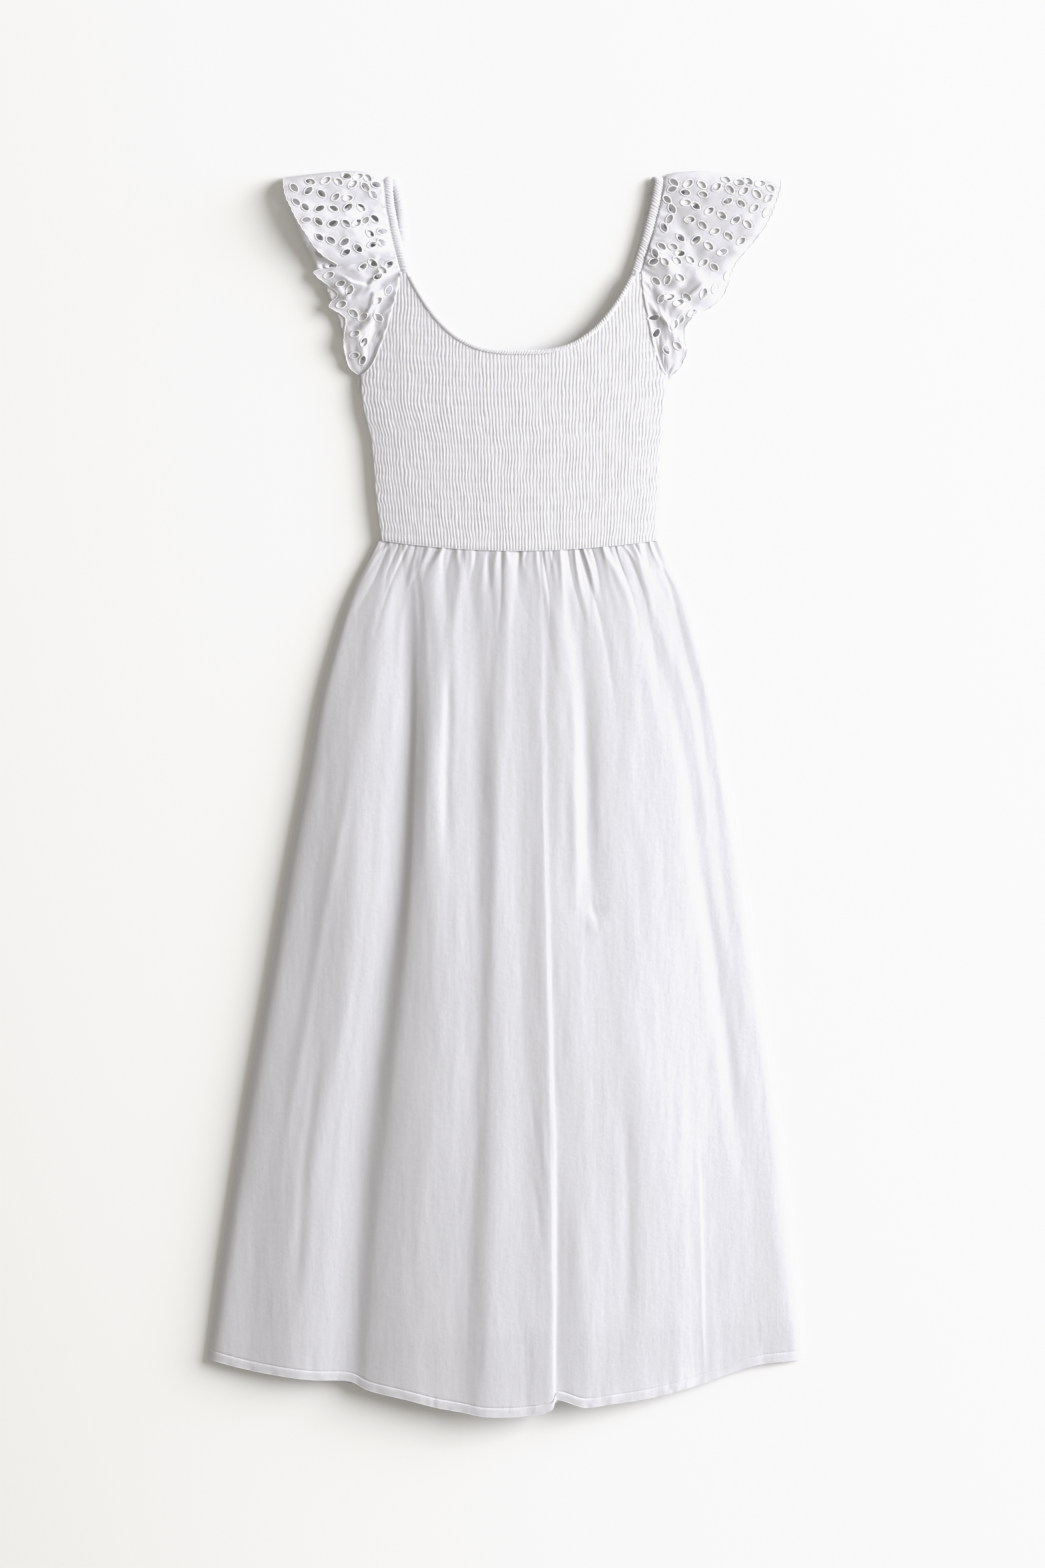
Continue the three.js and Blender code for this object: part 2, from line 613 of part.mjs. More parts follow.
// A place on a sleeve: share 0 to 1 from the shoulder to the underarm, out 0 to 1 from seam to edge.
function flutterPoint(side, share, out) {
  const rows = flutterRows[side];
  const stations = rows.map((_, i) => i / (rows.length - 1));
  const value = (key) => along(stations, rows.map((row) => row[key]), share);
  const middle = 4 * out * (1 - out);
  const seamY = value("seamY");
  const bow = shoulderBow.rise * Math.exp(-share / shoulderBow.reach)
    * Math.sin(Math.PI * out ** shoulderBow.lean);
  const [seamZ, midZ, edgeZ] = ["seamZ", "midZ", "edgeZ"].map(value);
  return new THREE.Vector3(
    mix(sleeveSeamX(side, seamY), value("edgeX"), out),
    mix(seamY, value("edgeY"), out) + bow,
    mix(seamZ, edgeZ, out) + middle * (midZ - (seamZ + edgeZ) / 2),
  );
}

// The eyelets: leaf-shaped holes that slant in turn, on a lattice
const eyelet = {
  length: 10.4,
  width: 5.4,
  acrossStep: 13.8,
  downStep: 15.6,
  tilt: -0.12,
  slants: [-0.95, 0.62], // the turn of each leaf and of its neighbours
  edgeKept: 2.4,
};
const mostEyelets = { front: 42, back: 20 };

function leaf(x, y, slant) {
  const half = eyelet.length / 2;
  const wide = eyelet.width / 2;
  const around = [[half, 0], [half * 0.42, wide], [-half * 0.42, wide], [-half, 0],
    [-half * 0.42, -wide], [half * 0.42, -wide]];
  return around.map(([a, b]) => new THREE.Vector2(
    x + a * Math.cos(slant) - b * Math.sin(slant),
    y + a * Math.sin(slant) + b * Math.cos(slant),
  ));
}

// How far inside an outline a point lies, negative outside.
function depthInside(outline, x, y) {
  let inside = false;
  let nearest = Infinity;
  outline.forEach((a, i) => {
    const b = outline[(i + 1) % outline.length];
    if (a.y > y !== b.y > y && x < ((b.x - a.x) * (y - a.y)) / (b.y - a.y) + a.x) inside = !inside;
    const length = Math.max(1e-9, (b.x - a.x) ** 2 + (b.y - a.y) ** 2);
    const t = clamp(((x - a.x) * (b.x - a.x) + (y - a.y) * (b.y - a.y)) / length, 0, 1);
    nearest = Math.min(nearest, Math.hypot(x - mix(a.x, b.x, t), y - mix(a.y, b.y, t)));
  });
  return inside ? nearest : -nearest;
}

// The leaves of the lattice that lie whole inside an outline, the largest first, up to a number.
function leavesInside(outline, centre, most) {
  const found = [];
  for (let row = -9; row <= 9; row += 1) {
    for (let column = -9; column <= 9; column += 1) {
      const u = column * eyelet.acrossStep;
      const v = row * eyelet.downStep;
      const x = centre.x + u * Math.cos(eyelet.tilt) - v * Math.sin(eyelet.tilt);
      const y = centre.y + u * Math.sin(eyelet.tilt) + v * Math.cos(eyelet.tilt);
      const slant = eyelet.slants[(row + column) % 2 ? 1 : 0] + eyelet.tilt;
      const points = leaf(x, y, slant);
      const least = Math.min(...points.map((p) => depthInside(outline, p.x, p.y)));
      if (least > eyelet.edgeKept) found.push({ points, least });
    }
  }
  found.sort((a, b) => b.least - a.least);
  return found.slice(0, most).map(({ points }) => points);
}

// The outline of a sleeve's front half, seen from above.
function flutterOutline(side) {
  const steps = 24;
  const line = (out, from, to) => Array.from({ length: steps + 1 }, (_, i) => {
    const point = flutterPoint(side, mix(from, to, i / steps), out);
    return new THREE.Vector2(point.x, point.y);
  });
  return [...line(0, 0.03, 1), ...line(1, 1, 0.03)];
}

const flutterGrid = { along: 36, out: 4 };
const flutterCloth = 1;
const steepestNormal = 0.75; // the wall isn't thinned more than this on steep folds

function frontFlutter(side) {
  const outer = [];
  const inner = [];
  const at = (i, j) => (
    flutterPoint(side, clamp(i / flutterGrid.along, 0, 1), clamp(j / flutterGrid.out, 0, 1))
  );
  for (let i = 0; i <= flutterGrid.along; i += 1) {
    const outerRow = [];
    const innerRow = [];
    for (let j = 0; j <= flutterGrid.out; j += 1) {
      const point = at(i, j);
      const down = at(i + 0.5, j).sub(at(i - 0.5, j));
      const outwards = at(i, j + 0.5).sub(at(i, j - 0.5));
      const normal = new THREE.Vector3().crossVectors(down, outwards).normalize();
      if (normal.z < 0) normal.negate();
      normal.z = Math.max(normal.z, steepestNormal);
      if (j === 0) normal.set(0, 0, 1); // the seam's edge is square, so it keeps its gap
      outerRow.push(point);
      innerRow.push(point.clone().addScaledVector(normal.normalize(), -flutterCloth));
    }
    outer.push(outerRow);
    inner.push(innerRow);
  }
  const centre = flutterPoint(side, 0.18, 0.52);
  const holes = leavesInside(flutterOutline(side), centre, mostEyelets.front);
  const cutters = holes.map((points) => solidOf(flatPanel(points, -1, 40)));
  const whole = solidOf(wallBetween(outer, inner));
  return geometryOf(cutters.reduce((left, cutter) => left.subtract(cutter), whole));
}

// The back half lies on the surface under the front half, and shows a little beyond it. A row for each
// height from the shoulder down, with the free edge's place.
const backEdges = {
  left: [
    { x: -227, y: 626 },
    { x: -214, y: 578 },
    { x: -196, y: 540 },
    { x: -181, y: 506 },
    { x: -162, y: 452 },
    { x: -151, y: 405 },
  ],
  right: [
    { x: 278, y: 625 },
    { x: 256, y: 576 },
    { x: 222, y: 530 },
    { x: 190, y: 486 },
    { x: 178, y: 446 },
    { x: 168.5, y: 407 },
  ],
};

function backFlutter(side) {
  const steps = 28;
  const rows = backEdges[side];
  const stations = rows.map((_, i) => i / (rows.length - 1));
  const seamLine = [];
  const edgeLine = [];
  for (let i = 0; i <= steps; i += 1) {
    const share = i / steps;
    const at = (key) => along(stations, rows.map((row) => row[key]), share);
    const inner = flutterPoint(side, share, 0);
    seamLine.push(new THREE.Vector2(inner.x + Math.sign(inner.x) * seam * 2, inner.y));
    edgeLine.push(new THREE.Vector2(at("x"), at("y")));
  }
  const shoulder = quarters.map((t) => flutterPoint(side, 0, 1 - t));
  const fold = shoulder.map((point) => new THREE.Vector2(point.x, point.y));
  const outline = [...seamLine, ...edgeLine.reverse(), ...fold];
  const centre = flutterPoint(side, 0.2, 0.5);
  const shifted = new THREE.Vector2(centre.x + eyelet.acrossStep / 2, centre.y - eyelet.downStep / 2);
  return flatPanel(outline, 0, flutterCloth, leavesInside(outline, shifted, mostEyelets.back));
}

// The dress

const dress = new THREE.Group();

function piece(name, geometry, finish) {
  const mesh = new THREE.Mesh(geometry, new THREE.MeshStandardMaterial(finish));
  mesh.name = name;
  dress.add(mesh);
}

const bandHeight = (centre) => bodiceHeight(centre.x, Math.min(centre.y, strapBase.y)) + 0.4;

piece("skirt_back", backSkirt(), cotton);
piece("skirt_lining", slipLining(), slipCotton);
piece("skirt_front", frontSkirt(), cotton);
piece("bodice_back", backBodice(), cotton);
piece("bodice_front", frontBodice(), cotton);
piece("neck_band_back", neckBandSolid(20, () => bodiceBackThick / 2, bodiceBackThick - 0.2, 0), cotton);
piece("neck_band_front", neckBandSolid(64, bandHeight, neckBand.thick, 0.2), cotton);
piece("strap_left", strap("left"), cotton);
piece("strap_right", strap("right"), cotton);
piece("sleeve_left_back", backFlutter("left"), eyeletCotton);
piece("sleeve_right_back", backFlutter("right"), eyeletCotton);
piece("sleeve_left_front", frontFlutter("left"), eyeletCotton);
piece("sleeve_right_front", frontFlutter("right"), eyeletCotton);

export default dress;
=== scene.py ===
import math
import bpy
import numpy as np
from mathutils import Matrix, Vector
from mathutils.geometry import delaunay_2d_cdt


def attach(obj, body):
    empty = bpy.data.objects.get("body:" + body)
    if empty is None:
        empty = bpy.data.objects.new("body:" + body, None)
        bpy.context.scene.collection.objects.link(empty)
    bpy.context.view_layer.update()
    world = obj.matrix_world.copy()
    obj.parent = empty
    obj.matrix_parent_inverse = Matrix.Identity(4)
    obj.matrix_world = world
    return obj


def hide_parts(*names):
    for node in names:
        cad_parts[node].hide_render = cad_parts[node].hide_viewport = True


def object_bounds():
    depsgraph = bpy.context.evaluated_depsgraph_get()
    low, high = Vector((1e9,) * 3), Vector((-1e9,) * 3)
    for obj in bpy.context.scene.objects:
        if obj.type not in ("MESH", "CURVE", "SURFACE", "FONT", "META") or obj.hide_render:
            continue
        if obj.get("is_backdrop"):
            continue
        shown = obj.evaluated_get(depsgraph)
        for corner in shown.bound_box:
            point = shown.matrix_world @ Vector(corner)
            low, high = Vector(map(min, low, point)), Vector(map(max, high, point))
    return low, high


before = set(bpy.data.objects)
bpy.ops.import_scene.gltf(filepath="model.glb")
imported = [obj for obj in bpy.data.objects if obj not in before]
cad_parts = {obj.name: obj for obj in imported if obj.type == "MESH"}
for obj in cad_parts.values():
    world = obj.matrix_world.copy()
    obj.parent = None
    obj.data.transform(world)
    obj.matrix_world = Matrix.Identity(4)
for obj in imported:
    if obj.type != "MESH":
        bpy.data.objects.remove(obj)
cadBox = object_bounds()
print("frame loaded")

# A smocked midi dress laid flat on its back. Sizes are millimetres until a mesh is made.

mm = 0.001
seam = 0.3  # the gap between pieces that are sewn together

studio = {
    "photoMiddle": (16.3, 8.5),  # where the camera looks straight down
    "cameraHeight": 4000,
    "lens": 90,
    "filmWidth": 36,
    "keyTurn": 14,  # degrees from +X towards +Y, where the light comes from
    "keyRise": 16.5,  # degrees above the floor
    "keyDistance": 6000,
    "keySize": 5100,
    "keyPower": 915,
    "keyColour": (0.94, 0.96, 1.0),
    "roomStrength": 0.39,
    "roomColour": (1.0, 0.96, 0.85),
    "floorColour": (0.98, 0.974, 0.982),
    "floorRoughness": 0.95,
    "floorSize": 8000,
    "floorGap": 0.2,  # how far the floor lies under the dress
    # eases highlights in below white
    "shoulder": [(0.6, 0.6), (0.78, 0.81), (0.87, 0.915), (1.0, 0.947), (1.5, 0.96)],
}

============

Restate word for word only the lines running from the beginning of the data to the line holding "42, back: 20", both included.

◆ ANSWER FOR THE TASK
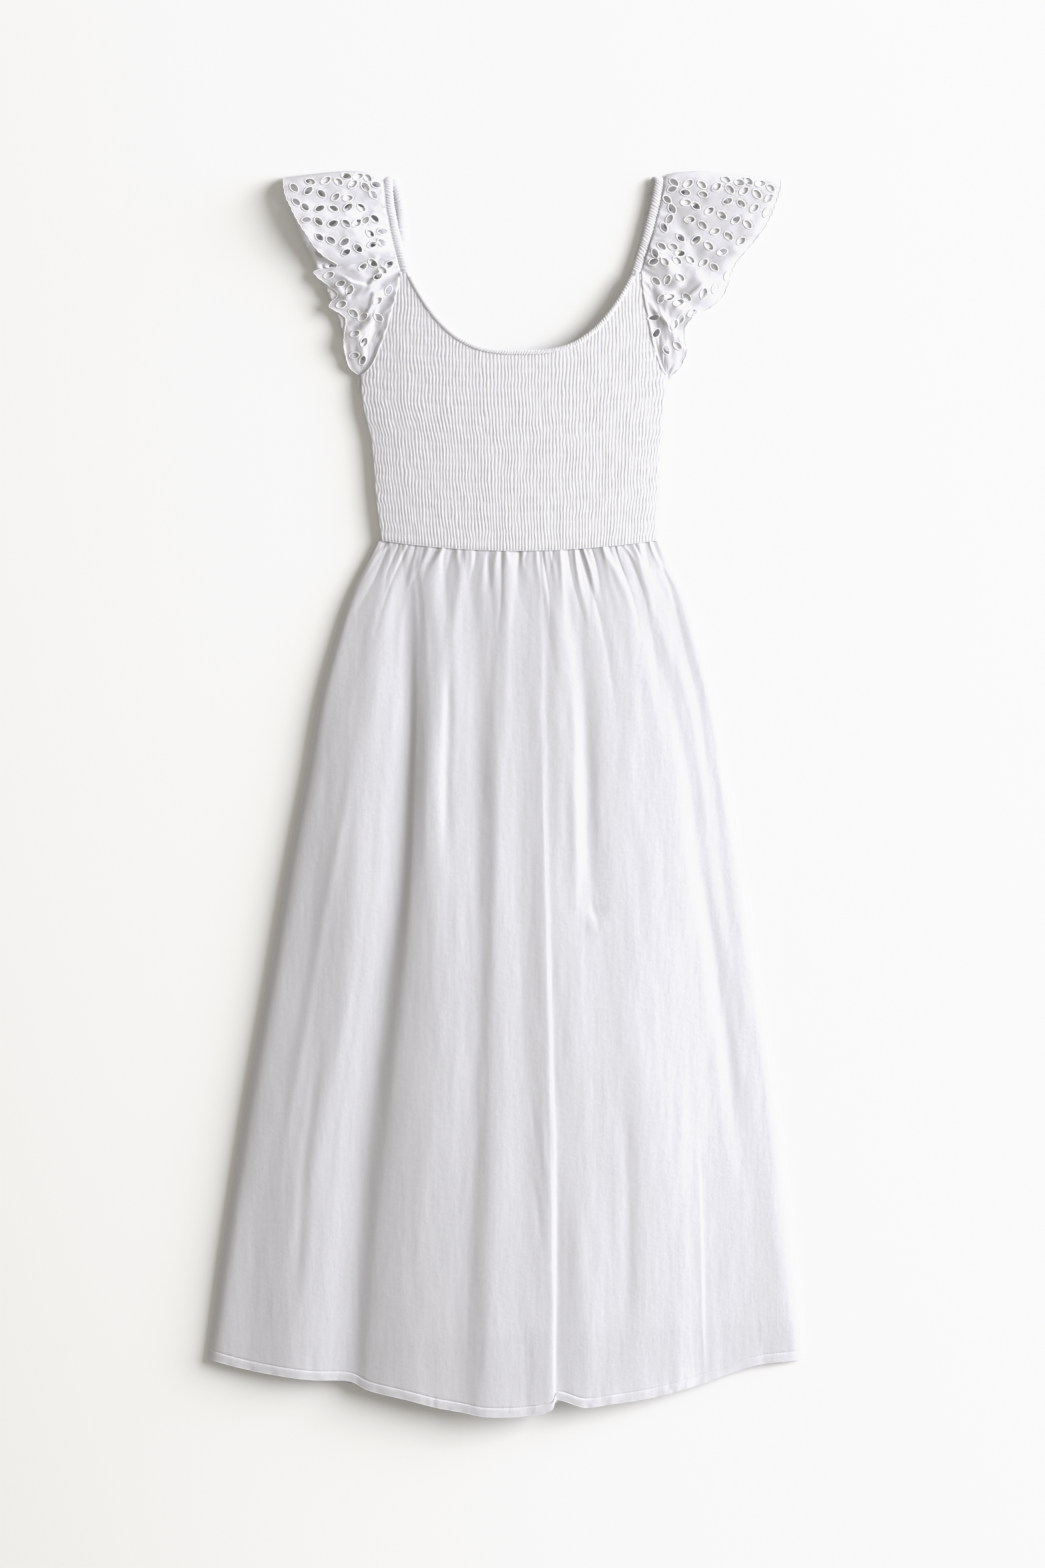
Continue the three.js and Blender code for this object: part 2, from line 613 of part.mjs. More parts follow.
// A place on a sleeve: share 0 to 1 from the shoulder to the underarm, out 0 to 1 from seam to edge.
function flutterPoint(side, share, out) {
  const rows = flutterRows[side];
  const stations = rows.map((_, i) => i / (rows.length - 1));
  const value = (key) => along(stations, rows.map((row) => row[key]), share);
  const middle = 4 * out * (1 - out);
  const seamY = value("seamY");
  const bow = shoulderBow.rise * Math.exp(-share / shoulderBow.reach)
    * Math.sin(Math.PI * out ** shoulderBow.lean);
  const [seamZ, midZ, edgeZ] = ["seamZ", "midZ", "edgeZ"].map(value);
  return new THREE.Vector3(
    mix(sleeveSeamX(side, seamY), value("edgeX"), out),
    mix(seamY, value("edgeY"), out) + bow,
    mix(seamZ, edgeZ, out) + middle * (midZ - (seamZ + edgeZ) / 2),
  );
}

// The eyelets: leaf-shaped holes that slant in turn, on a lattice
const eyelet = {
  length: 10.4,
  width: 5.4,
  acrossStep: 13.8,
  downStep: 15.6,
  tilt: -0.12,
  slants: [-0.95, 0.62], // the turn of each leaf and of its neighbours
  edgeKept: 2.4,
};
const mostEyelets = { front: 42, back: 20 };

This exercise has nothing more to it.